We also lost Benson, the world's biggest carp. He died at 87 pounds.

His Highness, Giorgio Carbone died at age 73. In 1963, he proclaimed himself the Prince of Seborga,  the only leader the 320 people in that 'mini-state' have ever known. Claimed by Italy, Seborga sits at its nearest point to Nice. It has been recognized by the Vatican as an independent state which has never formally been made part of any country. The Seborgan army consists of a single individual, in a ceremonial uniform (with epaulettes no less!), who served as His Highness's personal 'gofer' and bodyguard. Since Seborga pays taxes to Italy, the Italians don't really care what Seborga calls itself. His Serene Highness Giorgio I (his self-named official title) was beloved by his people.

Waldo Hunt, the man who invented the pop-up book, died at age 89. True to his creation 'til the end, Hunt kept "popping up" every time they tried to place him in his casket, causing great consternation among the 'neatnik' morticians.

The smile died in Arkansas, Indiana, Nevada and Virginia this past year as those states forbade drivers to smile for their license photos. Smirks, however, might be 'snuck in' when no one is looking.

Actress Jennifer Jones who won an Oscar for her portrayal of Bernadette in the 1943 movie, The Song of Bernadette, died at age 90. The real Bernadette, a French peasant girl who saw the Virgin Mary at Lourdes, was cannonized a saint by the Catholic Church in 1933. It was reported that Jones, playing Bernadette, actually had a personal revelation on the set of that movie... She felt a spirit telling her, "You are going to die." Then, just last week, the spirit came again to her and said, "See. I told you so." (Please tell me God has a sense of humor.)

Harold Bell, the marketing agent for the "Lassie" show, died at age 90. He is better remembered as the man who created the character Woodsy Owl, the plump bird in a red-feathered hat who told children to "Give a hoot, don't pollute."

Frank Coghlan Jr. died at 93. Who?
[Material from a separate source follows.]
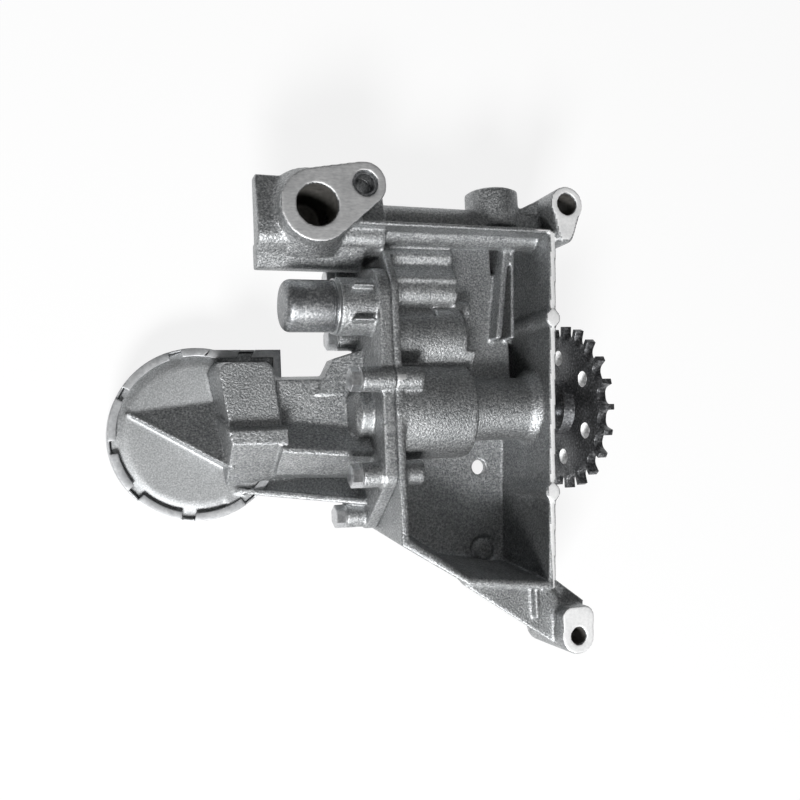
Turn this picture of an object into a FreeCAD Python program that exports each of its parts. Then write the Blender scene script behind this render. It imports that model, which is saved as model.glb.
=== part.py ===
import FreeCAD, Part
import math
import os
import re

import Sketcher

# Engine oil pump, chain driven, with a lobed rotor set and a strainer on a cast pickup arm.
# X runs along the drive shaft towards the sprocket, Z stands on the mounting plane, millimetres.
# The origin is the centre of the sprocket, on the shaft axis and in the plane of the chain.

os.makedirs("parts", exist_ok=True)
doc = FreeCAD.newDocument("oil_pump")

# Driving dimensions
sizes = {
    # levels and joint planes
    "mount_z": 21.0,
    "rim_z": 19.0,
    "floor_z": -19.0,
    "floor_thick": 3.5,
    "joint_x": -83.5,
    "joint_flange": 3.2,
    "cover_thick": 5.0,
    # clearances
    "run_gap": 0.05,
    "seat_gap": 0.02,
    "side_gap": 0.15,
    "lobe_gap": 0.12,
    "open_gap": 0.3,
    # shaft and bushes
    "shaft_radius": 6.0,
    "shaft_tail": 9.0,
    "spigot_radius": 5.0,
    "nose_bolt": 3.0,
    "nose_depth": 14.0,
    "nose_flats": 10.0,
    "bush_wall": 2.0,
    "bearing_wall": 4.8,
    "nose_washer": 1.6,
    "nose_washer_wall": 4.0,
    "dome_wall": 3.6,
    "dome_length": 5.0,
    "dome_tip": 2.5,
    # rotor set
    "rotor_width": 26.0,
    "rotor_offset": 1.5,
    "inner_lobes": 6.0,
    "lobe_circle": 13.0,
    "lobe_radius": 3.8,
    "outer_rotor_radius": 16.0,
    "case_wall": 3.2,
    "case_end": 8.0,
    "shoulder_back": 16.8,
    "shoulder_length": 21.4,
    "shoulder_y": 14.0,
    "pedestal_y": 12.0,
    "pedestal_z": -10.0,
    "pin_radius": 1.5,
    "pin_length": 18.0,
    # sprocket for a 9.525 mm pitch roller chain
    "chain_x": 0.0,
    "sprocket_teeth": 21.0,
    "chain_pitch": 9.525,
    "roller_radius": 3.2,
    "tooth_width": 4.0,
    "sprocket_hub": 11.5,
    "hub_length": 5.0,
    "window_radius": 3.2,
    "window_circle": 21.0,
    "windows": 6.0,
    "gap_phase": 84.5,
    # front wall and tray
    "wall_x": -18.2,
    "wall_skew": 0.06,
    "wall_thick": 3.2,
    "wall_high_y": 71.0,
    "tray_low_y": -73.0,
    "tray_corner_y": -51.0,
    "tray_bend_x": -57.0,
    "tray_bend_y": -68.0,
    "tray_wall": 2.8,
    "tray_draft": 5.0,
    "pad_radius": 3.4,
    "pad_proud": 0.4,
    "drain_x": -32.9,
    "drain_y": -24.2,
    "drain_radius": 3.2,
    "dimple_x": -32.4,
    "dimple_y": -60.0,
    "dimple_radius": 6.3,
    # mounting bosses
    "upper_x": -6.3,
    "upper_y": 82.2,
    "upper_hole": 4.3,
    "upper_boss": 7.3,
    "upper_lobe": 3.4,
    "lobe_drop": 12.8,
    "lower_x": -11.5,
    "lower_y": -91.8,
    "lower_hole": 3.3,
    "lower_boss": 7.2,
    "arm_rib_x": -28.0,
    "arm_rib_thick": 2.0,
    "arm_rib_drop": 11.0,
    "boss_low_z": -10.0,
    "arm_top_z": 9.0,
    # outlet block and flange
    "outlet_x": -111.4,
    "outlet_y": 76.5,
    "outlet_bore": 7.9,
    "outlet_boss": 14.0,
    "outlet_depth": 27.0,
    "outlet_run": 6.0,
    "outlet_run_z": 6.2,
    "outlet_run_length": 30.0,
    "skirt_z": 8.0,
    "skirt_spread": 4.0,
    "ear_x": -92.5,
    "ear_y": 85.6,
    "ear_radius": 8.5,
    "ear_hole": 3.5,
    "sleeve_radius": 4.8,
    "sleeve_wall": 1.0,
    "sleeve_depth": 7.0,
    "block_left": -132.5,
    "block_high_y": 90.0,
    "block_crest_y": 66.0,
    "block_slope": 5.0,
    "block_crest_z": 14.0,
    "block_plate_z": 4.0,
    # top gallery, the rim wall on it and its closed port
    "gallery_y": 74.3,
    "gallery_z": 3.5,
    "gallery_radius": 8.0,
    "rim_wall_y": 70.4,
    "rim_wall_thick": 1.8,
    "port_x": -32.0,
    "port_top_y": 89.5,
    "port_radius": 11.0,
    "port_chamfer": 1.6,
    "plug_radius": 8.5,
    "plug_depth": 7.0,
    # ribbed bank, barrel and low panel between the rotor case and the gallery
    "bank_crest_y": 52.6,
    "bank_crest_z": 9.0,
    "panel_z": -3.0,
    "panel_step_x": -23.5,
    "rib_z": 4.0,
    "barrel_radius": 13.5,
    "barrel_y": 29.0,
    "barrel_z": -2.0,
    "barrel_end": -50.0,
    "panel_end": -30.5,
    # relief valve
    "relief_y": 41.0,
    "relief_z": 7.0,
    "piston_radius": 6.0,
    "piston_length": 10.0,
    "relief_port": 4.0,
    "cap_radius": 10.0,
    "cap_length": 21.0,
    "cap_round": 3.5,
    "cap_thread": 7.6,
    "thread_length": 3.8,
    "spring_radius": 3.7,
    "spring_wire": 0.7,
    "spring_turns": 6.0,
    "relief_boss_wall": 3.6,
    "relief_boss_length": 14.0,
    "relief_drain": 2.6,
    "cap_seal": 1.2,
    "cap_floor": 4.0,
    "piston_floor": 3.0,
    # cover screws
    "screw_radius": 2.5,
    "screw_boss": 4.8,
    "flange_round": 5.6,
    "screw_grip": 8.0,
    "screw_bite": 10.0,
    "screw_head": 4.0,
    "screw_flats": 8.0,
    "head_flange": 0.8,
    "crown_screw_y": 12.0,
    "crown_screw_z": 16.5,
    "arm_screw_y": -24.0,
    "arm_screw_z": 12.5,
    "barrel_screw_y": 31.0,
    "barrel_screw_z": -14.0,
    "block_screw_drop": 6.0,
    "block_screw_z": -13.0,
    "tray_screw_y": -40.6,
    "tray_screw_z": -12.0,
    "high_pin_y": 20.0,
    "high_pin_z": -15.0,
    "low_pin_y": -10.0,
    "low_pin_z": -17.0,
    "cover_pin_radius": 1.5,
    "cover_pin_length": 8.0,
    # pickup and strainer
    "strainer_x": -152.5,
    "strainer_y": -5.5,
    "strainer_radius": 33.6,
    "corner_y": 27.3,
    "sheet_thick": 0.8,
    "plate_z": -18.5,
    "plate_thick": 4.0,
    "strainer_low_z": -34.3,
    "mouth_radius": 24.0,
    "screen_thick": 0.6,
    "tab_reach": 2.4,
    "hood_left": -148.0,
    "hood_right": -122.5,
    "hood_low_y": -17.5,
    "hood_high_y": 21.0,
    "hood_z": 0.0,
    "hood_wall": 3.0,
    "arm_y": -12.5,
    "arm_half": 12.5,
    "arm_z": -5.0,
    "arm_bore": 4.5,
    "web_thick": 3.0,
    "gusset_left": -108.6,
    "gusset_tip_x": -101.0,
    "gusset_low_y": 7.9,
    "gusset_tip_y": 22.0,
    "gusset_high_y": 26.0,
    "gusset_z": -14.0,
    "gusset_height": 10.5,
    "plate_fin_thick": 1.3,
    "plate_fin_y": 3.4,
    "plate_fin_end_y": -18.2,
    "plate_fin_drop": 6.0,
    "lower_fin_y": -28.0,
    "lower_fin_end_y": -35.4,
    "lower_fin_z": -5.0,
    "arm_low_z": -15.0,
    "arm_side_z": -8.0,
    "arm_high_z": 5.0,
}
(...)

The kid who played Captain Marvel's alter-ego, Billy Batson, of course. It is Billy Batson who meets a shaman in Siam who teaches him to transform himself into our superhero, Captain Marvel. Coghlan was the  perfect example of a homeless waif, said Cecil B. DeMille who directed the Captain Marvel serials in 1925. And when Billy Batson saw injustice, he said the magic word which transformed him, through a bolt of lightning, into CAPTAIN MARVEL! The magic word was S-H-A-Z-A-M which stood for - the wisdom of Soloman - the strength of Hercules - the stamina of Atlas - the power of Zeus - the courage of Achilles - the speed of Mercury. His powers included super strength, of course, speed, stamina, physical and magical invulnerability, courage and wisdom... the usual stuff. While Billy Batson was a young, crippled newspaper boy with a crutch, Captain Marvel became this Arnold Schwarzenegger-like Adonis in a red, tightly-fitted outfit with a big yellow M on his chest, a flowing red cape with yellow piping and knee length yellow boots. What a guy? My favorite power... lightning. He could control lightning. You shoulda seen him smite those bad guys. Good night Captain Marvel, or as they say in comic land, M-A-Z-A-H-S (Shazam backwards, of course.)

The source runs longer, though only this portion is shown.